We’re honestly not sure why this movie was so poorly received. We wouldn’t expect it to do amazingly well but as far as 90’s horror movies go, it’s really not bad. Maybe it was released just close enough to the 80’s that critics couldn’t see the shit-storm of mediocrity on the horizon. Or maybe it’s the reggae music in it. That would be a valid reason. Well, aside from the terrible reggae music, which we assume is a byproduct of filming in Jamaica, the movie is creative and fun. The movies within the movie are also great and whenever we get a glimpse of the antics going on in the theater we can’t help but wish we were at that horror-thon. Popcorn isn’t only a fun horror movie but it reminds us why we fell in love with horror movies in the first place—because being scared with friends is fun! Laughing when someone in the audience impulsively yells “don’t go in there” at the screen before the whole crowd shrieks in unison is fun!
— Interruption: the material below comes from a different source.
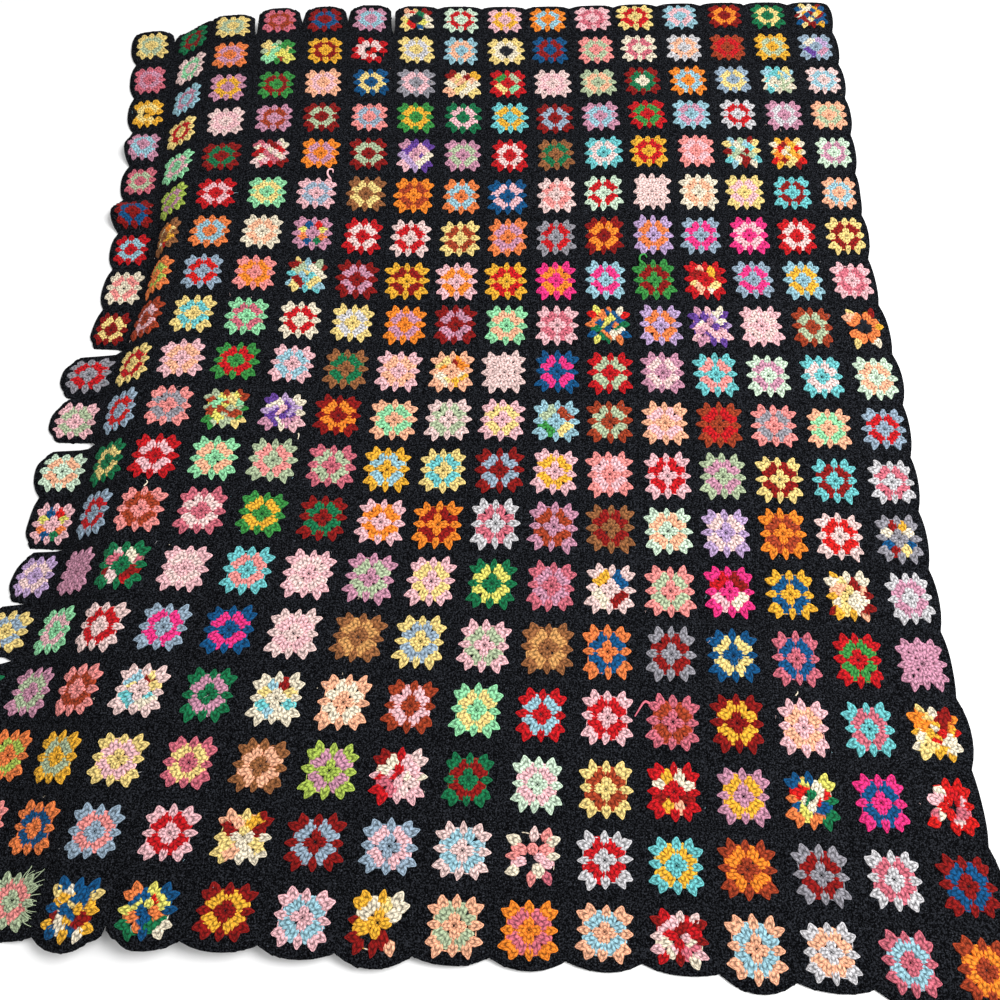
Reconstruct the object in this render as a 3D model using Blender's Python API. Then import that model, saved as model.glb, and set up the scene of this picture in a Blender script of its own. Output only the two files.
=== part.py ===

Stumbling into the theater lobby after the film, trying to catch your breath as you look to all the smiling faces trying to do the same is fun. It’s these moments that keep us coming back.
We love this movie and, at this point, how can we not? It was instrumental in the creation of The Popcornomicon and over the past year the blog has come to mean so much more to us than just a place to write about movies. It’s something that has brought us closer together while also introducing us to other weirdo movie fans all over the world. Watching Popcorn may not kickstart a new chapter in your life, but we still highly recommend it. It’s just a nice little reminder of why we love horror.
Thanks for reading our blog, it’s been a fun year. We’d love to say we have big things planned for our second year but we’ll probably just watch shitty movies on YouTube and write about ‘em.